### SOURCE DATA
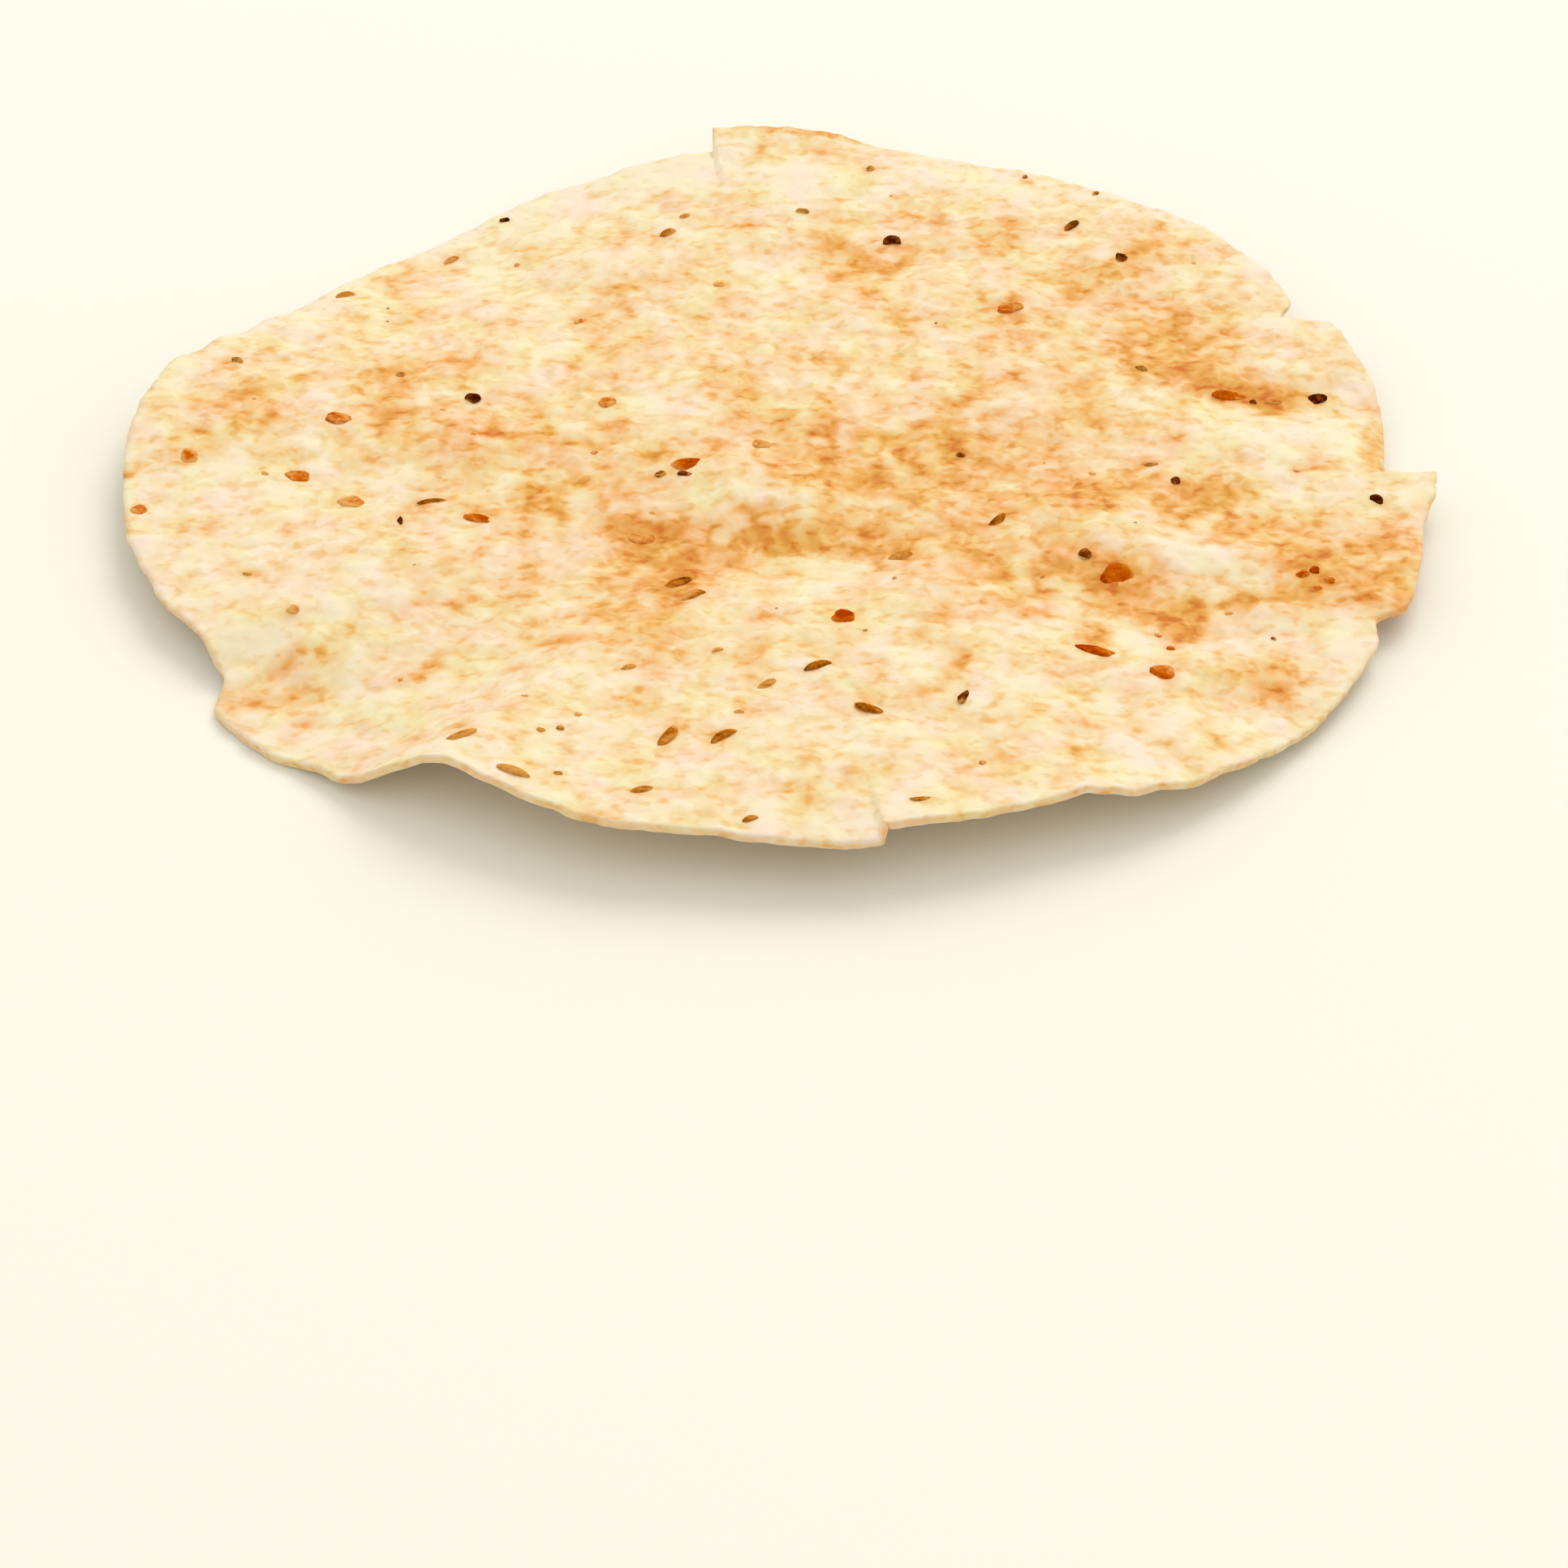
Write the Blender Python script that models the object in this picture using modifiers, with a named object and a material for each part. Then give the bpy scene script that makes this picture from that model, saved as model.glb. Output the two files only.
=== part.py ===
"""A papadum: one thin crisp disc of fried lentil dough, wavy and blistered, with a rim that is
torn in places, and pepper bits, cumin seeds and husk flakes baked into its upper face.

The sheet is a square grid bent to a disc. Its rim runs through the crests, hollows and torn
corners in RIM, long swells and blisters raise its face, and Solidify gives it its thickness.
The seeds are low ellipsoids that one Boolean union fuses to the sheet.
"""

import math
import random

import bmesh
import bpy
import numpy as np
from mathutils import Euler, Matrix, Vector
from mathutils.bvhtree import BVHTree

MM = 0.001

# Sheet
BODY_RADIUS = 88.0 * MM
SHEET_THICKNESS = 1.1 * MM
GRID_STEPS = 42
RIM_REACH_POWER = 6
RIM_LIFT_POWER = 3
TORN_REACH_POWER = 20
TORN_LIFT_POWER = 16
REST_DEPTH = 4.3 * MM
REST_SOFTNESS = 0.25 * MM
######
• [GIVEN PROBLEM]
Output exactly the leading lines of the data, up to and including the line marked by "import random".

• [RESULT FOR THIS TASK]
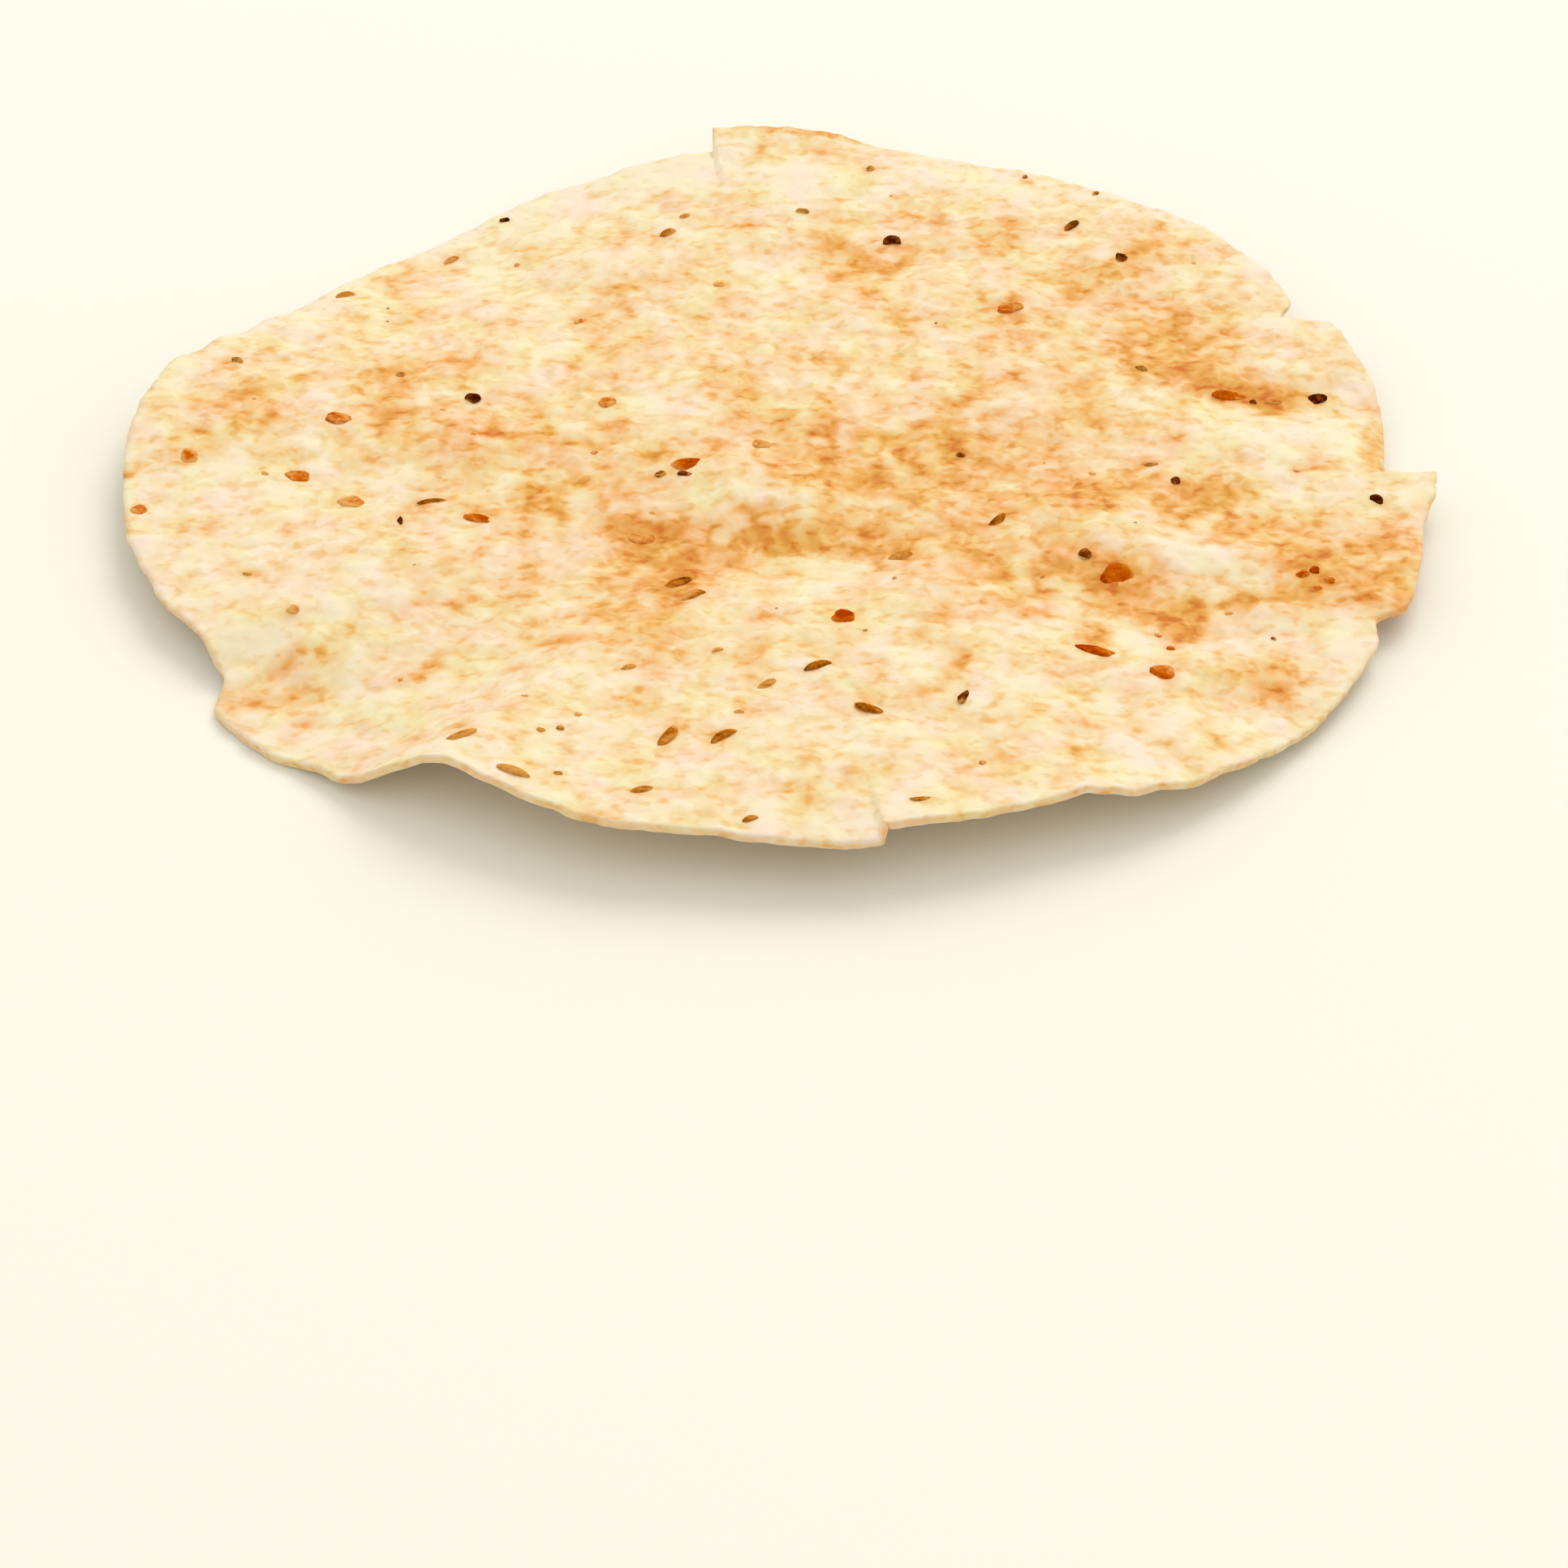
Write the Blender Python script that models the object in this picture using modifiers, with a named object and a material for each part. Then give the bpy scene script that makes this picture from that model, saved as model.glb. Output the two files only.
=== part.py ===
"""A papadum: one thin crisp disc of fried lentil dough, wavy and blistered, with a rim that is
torn in places, and pepper bits, cumin seeds and husk flakes baked into its upper face.

The sheet is a square grid bent to a disc. Its rim runs through the crests, hollows and torn
corners in RIM, long swells and blisters raise its face, and Solidify gives it its thickness.
The seeds are low ellipsoids that one Boolean union fuses to the sheet.
"""

import math
import random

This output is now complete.